Time for you and time for me,
And time yet for a hundred indecisions,
And for a hundred visions and revisions,
Before the taking of a toast and tea.
Did T.S. Eliot write that in his first draft of “The Love Song of J. Alfred Prufrock”? I think not.
Revision is on my mind because MY ESSAY JUST TIED FOR FIRST PLACE on the Women’s Memoirs contest! (‘scuse me for shouting. I’m excited.)
The story, titled “Make Love Not War” in this version, is about my brief love affair during a summer-study abroad program in 1978.

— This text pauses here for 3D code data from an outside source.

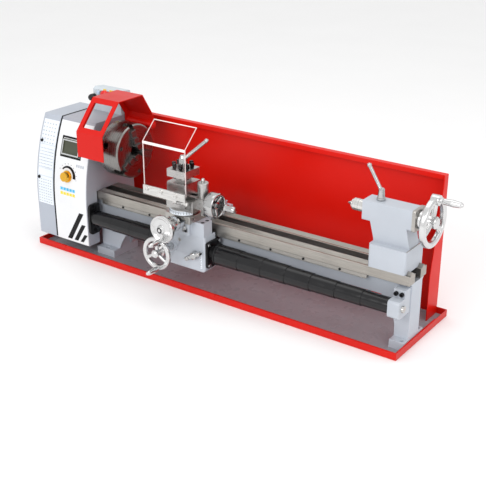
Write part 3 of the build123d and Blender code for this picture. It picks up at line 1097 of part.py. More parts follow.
# ---- tailstock ---------------------------------------------------------------------------------
with BuildPart() as tailstock:
    block(TAIL_X0, TAIL_X1, -38, 38, BED_TOP + GAP, 206)
    fillet(tailstock.edges().filter_by(Axis.Z), 5)
    with BuildSketch(Plane((0, 20, 0), x_dir=(1, 0, 0), z_dir=(0, -1, 0))):
        with BuildLine():
            Polyline(
                (TAIL_X0 + 1, 205), (TAIL_X0, 212), (297, 245), (297, 262), (374, 262), (374, 245),
                (382, 210), (384, 205), close=True,
            )
        make_face()
    extrude(amount=40)
    way_grooves(TAIL_X0, TAIL_X1, BED_TOP + GAP)
    with BuildSketch(yz_at(BARREL_X0)):
        with Locations((0, AXIS_Z)):
            RectangleRounded(2 * BARREL_HALF, 2 * BARREL_HALF, 3)
    extrude(amount=BARREL_X1 - BARREL_X0)
    with BuildSketch(yz_at(BARREL_X1)):
        with Locations((0, AXIS_Z)):
            RectangleRounded(2 * BARREL_HALF + 3, 2 * BARREL_HALF + 3, 4)
    extrude(amount=7)
    rod("x", BARREL_X0 - 1, BARREL_X1 + 0.5, 0, AXIS_Z, QUILL_R + FIT, Mode.SUBTRACT)
    rod("x", BARREL_X1, BARREL_X1 + 8, 0, AXIS_Z, 5 + FIT, Mode.SUBTRACT)
    rod("z", AXIS_Z + QUILL_R - 1, AXIS_Z + 30, 308, 0, 4.2, Mode.SUBTRACT)
    rod("y", 12, 22, 366, 234, 5.2, Mode.SUBTRACT)
finish_part(tailstock, "tailstock")

QUILL_END = 366.0
with BuildPart() as quill:
    rod("x", TIP_X + 15, QUILL_END, 0, AXIS_Z, QUILL_R)
    chamfer(quill.edges().group_by(Axis.X)[0], 1)
    rod("x", TIP_X + 14, TIP_X + 60, 0, AXIS_Z, 6 + FIT, Mode.SUBTRACT)
    rod("x", TIP_X + 64, QUILL_END + 1, 0, AXIS_Z, 7, Mode.SUBTRACT)
finish_part(quill, "quill")

with BuildPart() as live_centre:
    turned(
        "x", 0, AXIS_Z,
        (
            (TIP_X, 0), (TIP_X + 12, 7), (TIP_X + 12, 9.5), (TIP_X + 14.5, 9.5), (TIP_X + 14.5, 6),
            (TIP_X + 58, 6), (TIP_X + 58, 0),
        ),
    )
finish_part(live_centre, "live_centre")

TAIL_WHEEL_R = 50.0
with BuildPart() as tail_wheel:
    rod("x", 411, 423, 0, AXIS_Z, TAIL_WHEEL_R)
    rod("x", 410, 424, 0, AXIS_Z, TAIL_WHEEL_R - 12, Mode.SUBTRACT)
    fillet(tail_wheel.edges().filter_by(GeomType.CIRCLE), 4)
    turned(
        "x", 0, AXIS_Z,
        (
            (320, 0), (320, 5), (391.3, 5), (391.3, 18), (398, 18), (399, 14), (406, 14), (408, 12),
            (424, 12), (427, 9), (427, 0),
        ),
    )
    for k in range(3):
        a = radians(82 + 120 * k)
        sloped_rod(
            (415, 8 * cos(a), AXIS_Z + 8 * sin(a)),
            (417, (TAIL_WHEEL_R - 6) * cos(a), AXIS_Z + (TAIL_WHEEL_R - 6) * sin(a)), 5.5,
        )
    a = radians(82)
    y, z = (TAIL_WHEEL_R - 7) * cos(a), AXIS_Z + (TAIL_WHEEL_R - 7) * sin(a)
    rod("x", 409, 425, y, z, 10)
    turned("x", y, z, ((424, 0), (424, 4), (430, 4), (432, 5.5), (450, 7), (466, 5.5), (470, 3), (470, 0)))
finish_part(tail_wheel, "tail_wheel")

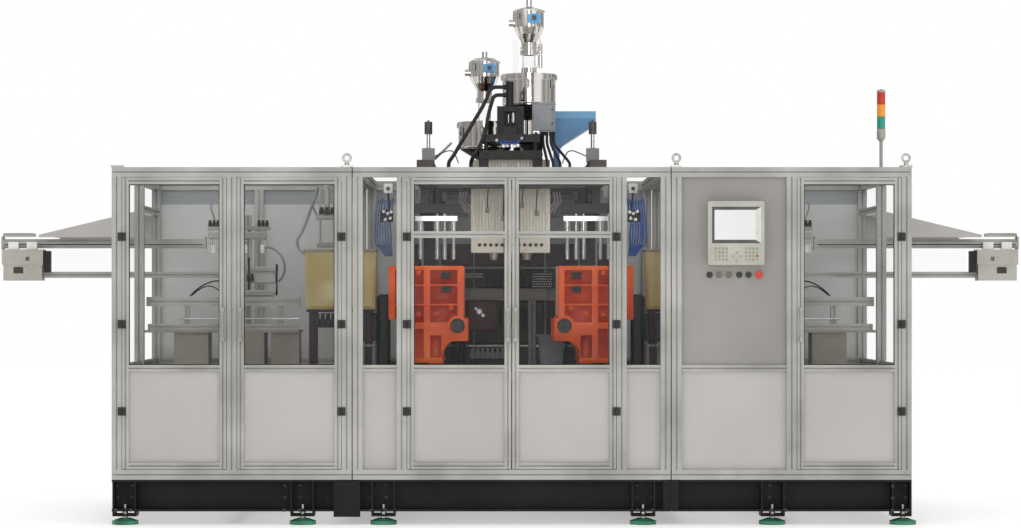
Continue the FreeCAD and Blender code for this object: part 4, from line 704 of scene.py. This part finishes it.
# ---- middle bay: what stands behind the clamps, the head's ribs and screws ----
middle = {"backDepth": 1.940, "frontDepth": 1.913,
          "rows": ((0.36, 0.70), (0.71, 1.035), (1.053, 1.345), (1.425, 1.555), (1.57, 1.72)),
          "columns": ((0.020, 0.232), (0.242, 0.455), (0.585, 0.690)), "studRadius": 0.0042, "ribGap": 0.020,
          "plugs": ((-0.160, 1.900), (-0.060, 1.850), (0.060, 1.930), (0.150, 1.880)),
          "pipes": ((0.300, 1.300), (0.325, 1.265), (0.350, 1.230), (0.375, 1.195))}


def taperPiece(name, low, high, edge, keep, panels=()):
    # a block whose lower face is drawn in
    piece = boxPiece(name, low, high, edge, panels)
    tidySelection()
    piece.select_set(True)
    bpy.context.view_layer.objects.active = piece
    bpy.ops.object.mode_set(mode="EDIT")
    floor = low[2] + (high[2] - low[2]) * 0.3
    choose(piece, "VERT", lambda vert: vert.co.z < floor)
    bpy.ops.transform.resize(value=keep)
    bpy.ops.object.mode_set(mode="OBJECT")
    return piece


def rodPiece(name, start, end, radius, sides=20):
    # a bar with chamfered ends and a collar at each
    start, end = Vector(start), Vector(end)
    long = (end - start).length
    return turnPiece(name, start, [(radius * 0.8, 0), (radius, radius * 0.3), (radius, radius * 2),
                                   (radius * 1.35, radius * 2),
                                   (radius * 1.35, radius * 4), (radius, radius * 4), (radius, long - radius * 4),
                                   (radius * 1.35, long - radius * 4), (radius * 1.35, long - radius * 2),
                                   (radius, long - radius * 2), (radius, long - radius * 0.3), (radius * 0.8, long)],
                     sides, (end - start).normalized())


def valveBank(name, low, width, depth, height, count):
    # a row of valves, each with its coil and test screw
    step = width / count
    body = boxPiece(name + "Body", (low[0], low[1], low[2]),
                    (low[0] + step * 0.86, low[1] + depth, low[2] + height * 0.62), 0.0012,
                    [((0, -1, 0), step * 0.14, 0.0015)])
    coil = boxPiece(name + "Coil", (low[0] + step * 0.08, low[1] + depth * 0.12, low[2] + height * 0.62),
                    (low[0] + step * 0.78, low[1] + depth * 0.88,
                     low[2] + height), 0.0015, [((0, 0, 1), step * 0.12, 0.001)])
    screw = boltPiece(name + "Screw", (low[0] + step * 0.43, low[1] + 0.0005, low[2] + height * 0.30), step * 0.13,
                      step * 0.14,
                      (0, -1, 0), 8)
    bank = gather([body, coil, screw], name)
    return repeat(bank, [(step * index, 0, 0) for index in range(count)])


def buildMiddle():
    back, front = deep(middle["backDepth"]), deep(middle["frontDepth"])
    plates = [boxPiece("plate", (x0, back, z0), (x1, back + 0.010, z1), 0.002, faced(0.012, 0.003))
              for x0, x1 in middle["columns"] for z0, z1 in middle["rows"]]
    fitBoth(gather(plates, "BackPlates"), "brownIron")
    screw = boltPiece("BackPlateScrews", (0, back + 0.0005, 0), 0.005, 0.006, (0, -1, 0), 12)
    spots = [(x + u, 0, z + v) for x0, x1 in middle["columns"] for z0, z1 in middle["rows"]
             for x, u in ((x0, 0.006), (x1, -0.006)) for z, v in ((z0, 0.006), (z1, -0.006))]
    fitBoth(repeat(screw, spots), "hingeBlack")
    beam = boxPiece("TopBeam", (0.275, front, 1.892), (0.690, front + 0.022, 2.030), 0.002, faced(0.014, 0.004))
    fitBoth(beam, "greyTube")
    bar = boxPiece("centreBar", (-0.272, front, 1.356), (0.245, front + 0.026, 1.417), 0.0025, faced(0.009, 0.002))
    fit(bar, "benchBeige")
    cover = boxPiece("centreCover", (-0.276, front + 0.002, 1.140), (-0.073, front + 0.026, 1.350), 0.002,
                     faced(0.010, 0.004))
    fit(cover, "redIron")
    fit(valveBank("centreValves", (-0.060, front + 0.001, 1.180), 0.180, 0.025, 0.120, 7), "driveBlack")
    fit(valveBank("upperValves", (-0.150, front, 1.440), 0.240, 0.026, 0.100, 8), "driveBlack")
    fit(valveBank("lowerValves", (-0.260, front, 0.960), 0.300, 0.026, 0.070, 9), "greyTube")
    sieve = boxPiece("ventPlate", (0.142, front, 1.424), (0.292, front + 0.006, 1.531), 0.0012, faced(0.004, 0.001))
    fit(sieve, "sealBlack")
    stud = turnPiece("ventStuds", (0, front + 0.0012, 0), [(middle["studRadius"], 0), (middle["studRadius"], 0.0014),
                                                          (middle["studRadius"] * 0.7, 0.0022)], 12, (0, -1, 0))
    spots = [(0.155 + 0.0165 * column + 0.008 * (row % 2), 0, 1.438 + 0.0165 * row) for row in range(6)
             for column in range(8)]
    spots += [(-0.292 + 0.0135 * column, 0, z) for column in range(9) for z in (1.502, 1.519)]
    fit(repeat(stud, spots), "nylonWhite")
    strip = boxPiece("studStrip", (-0.302, front, 1.492), (-0.172, front + 0.006, 1.529), 0.0012, faced(0.004, 0.001))
    fit(strip, "sealBlack")
    fit(rodPiece("centreRail", (-0.285, front + 0.012, 1.044), (0.285, front + 0.012, 1.044), 0.0042), "groundSteel")
    union = [boltPiece("unionHead", (-0.200, front + 0.003, 1.272), 0.014, 0.016, (0, -1, 0), 6),
             boltPiece("unionSmall", (-0.176, front + 0.003, 1.246), 0.009, 0.012, (0, -1, 0), 6),
             boltPiece("unionTop", (-0.222, front + 0.003, 1.290), 0.008, 0.010, (0, -1, 0), 6)]
    fit(gather(union, "hoseUnions"), "zincSteel")
    chute = taperPiece("scrapChute", (0.186, front, 0.720), (0.368, front + 0.026, 1.112), 0.003, (0.62, 1, 1),
                       faced(0.012, 0.003))
    rim = boxPiece("chuteRim", (0.178, front - 0.002, 1.104), (0.376, front + 0.026, 1.120), 0.002,
                   faced(0.003, -0.001))
    fit(gather([chute, rim], "scrapChute"), "greyTube")
    uprights = [boxPiece("upright", (x, front, 0.40), (x + 0.012, front + 0.024, 1.350), 0.0015, faced(0.003, 0.0015))
                for x in (0.128, 0.156)]
    fit(gather(uprights, "centreUprights"), "greyTube")
    pipes = [tubePiece("pipe", [(x, front + 0.012, 0.42), (x, front + 0.012, z - 0.05), (x, front + 0.012, z),
                                (x + 0.05, front + 0.012, z), (0.44, front + 0.012, z)], 0.0085)
             for x, z in middle["pipes"]]
    fitBoth(gather(pipes, "OilPipes"), "hoseRubber")
    # head: screws across the die ring and ribs down the guard
    ring = firstHit(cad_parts["die_head"], (0.12, -1.0, 1.697), (0, 1, 0))
    screw = boltPiece("dieScrews", (0, ring.y + 0.0005, 1.697), 0.0082, 0.009, (0, -1, 0), 16)
    fit(repeat(screw, [(-0.196 + 0.0357 * index, 0, 0) for index in range(12)]), "hingeBlack")
    low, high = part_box("head_guard")
    rib = boxPiece("guardRibs", (-0.0035, low.y - 0.0035, 1.765), (0.0035, low.y + 0.001, high.z - 0.015), 0.0015,
                   faced(0.001, 0.0006))
    count = int((high.x - 0.02) / middle["ribGap"])
    fit(repeat(rib, [(middle["ribGap"] * index, 0, 0) for index in range(-count, count + 1)]), "guardSheet")
    heater = [boxPiece("plug", (x, low.y - 0.020, z), (x + 0.026, low.y + 0.001, z + 0.034), 0.003,
                       faced(0.006, 0.002)) for x, z in middle["plugs"]]
    fit(gather(heater, "heaterPlugs"), "benchBeige")
    wires = [tubePiece("wire", [(x + 0.013, low.y - 0.010, z + 0.030), (x + 0.013, low.y - 0.012, z + 0.08),
                                (x + 0.018, low.y - 0.008, 2.02), (x + 0.020, low.y - 0.006, 2.09)], 0.003)
             for x, z in middle["plugs"]]
    fit(gather(wires, "heaterWires"), "hingeBlack")
    # air lines dropping from the roof beside the head
    lines = [tubePiece("line", [(x, deep(d), 2.095), (x - 0.012, deep(d), 2.04), (x + 0.004, deep(d), 1.99),
                                (x - 0.03, deep(d), 1.955), (x - 0.045, deep(d), 1.915)], 0.0052)
             for x, d in ((0.292, 1.50), (0.312, 1.52), (0.330, 1.48))]
    fitBoth(gather(lines, "AirLines"), "nylonWhite")
    fitBoth(valveBank("RoofValves", (0.420, deep(1.600), 1.900), 0.170, 0.045, 0.095, 5), "driveBlack")
    hanger = boxPiece("ValveHanger", (0.415, deep(1.640), 1.885), (0.595, deep(1.652), 2.080), 0.002,
                      faced(0.010, 0.002))
    fitBoth(hanger, "greyTube")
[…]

The version of that story I submitted was probably my 15th draft. The essay has been in process since about 1992, when I seriously set about writing about my summer in France, combining snippets from my journal with remembered musings and additional research. (pre-Internet–remember “Facts on File” publications at a thing called the Library?) The first version I considered “final” (i.e. good enough to let others read), some 10,000 words in three chapters, was a flop. Combining my journal bits written at 21 and my 36-year-old musings could work, but in that draft, it didn’t.
In 2007 I tried taking one thread of that summer’s stories and developing it for a contest entry. I didn’t arrive at a version I liked, but I have worked on the story on and off ever since. When Women’s Memoir announced its July 2011 contest them of “Independence Day” I knew I had to take another crack at this. But what was the story really ABOUT? What did it MEAN? A satisfying ending still eluded me.
Fellow writers Marilyn Gardner, Linda Lenzke, and Chris Connolly read drafts and made suggestions. I didn’t find the ending I was looking for until all three had given me their input. Finally, I saw where it was going… and the ending clicked into place. I am so pleased that Matilda Butler and Kendra Bonnett of Women’s Memoir thought it worthy to publish.
A line from Eliot’s poem that precedes those quoted above goes, “There will be time to murder and create….” How many lines did I create–than murder–then create again, between 1992 and 2011? It’s a good thing they were electronic–otherwise I might be buried under the pile.
Visions and revisions. That’s what writing’s all about. The process can be painful but once in a blue moon it leads you to a pleasure like the feeling I got when I heard my story was FINALLY a winner.